Hi guys. I am looking into your S3 data, and find that all data has been ingested into solr/nutch. I was doing topic identification on metadata, how could I access these metadata?
Hi @AranyaLi I think what you want to do is to download and install Solr and then take the index data that Angela made available for Solr (the Solr dir) and then point Solr at that.
Hi Guys
As about said i have configured nutch-site.xml with this
Where did i mistaken ? Iam Using hadoop 2.7.2, Solr 5.4.1 and nutch 1.12 version Could any one help me out of this Query .
Running cmd : bin/nutch index -Dsolr.server.url=http://localhost:8983/solr/#/collections crawl/crawldb -linkdb crawl/linkdb crawl/segments/20160604193022
Indexer: starting at 2016-06-04 20:12:24 Indexer: deleting gone documents: false Indexer: URL filtering: false Indexer: URL normalizing: false No IndexWriters activated - check your configuration
Indexer: number of documents indexed, deleted, or skipped: Indexer: 111 indexed (add/update) Indexer: finished at 2016-06-04 20:12:28, elapsed: 00:00:04
Thanks Narendra k
hi @narendrakadari are you crawling polar data?

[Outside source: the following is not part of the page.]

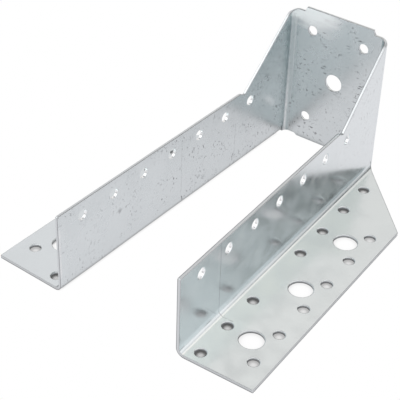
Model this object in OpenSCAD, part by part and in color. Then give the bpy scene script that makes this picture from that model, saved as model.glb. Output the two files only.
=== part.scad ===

Hi Chrismattmann thanks for immediate reply
No Iam not using polar data
my urls/seed.txt file contains
http://www.flipkart.com/
http://www.amazon.com/
http://www.shopalike.in/
http://www.infibeam.com/
http://www.iabse.org/
I was facing this issue from past 14 days, kindly help
Thanks Narendra k
Building off of https://github.com/NCEAS/open-science-codefest/issues/26, continue data prep and crawl of AMD, ACADIS and ADE with goal of preparing some of the data for (GeoViz; science focused viz, etc.)
Participants would use real world data science tools like Tika (http://tika.apache.org/), Nutch (http://nutch.apache.org/), Solr (http://lucene.apache.org/solr/) and OODT (http://oodt.apache.org/) to crawl and prepare the datasets of interesting Polar parameters for Visualization experts to then hack on during a 2 day NSF visualization hackathon in NYC in November. Be part of doing something real, contributing to Apache projects (and getting the merit and potentially becoming a committer and PMC member yourself) and also contributing to NSF and NASA goals!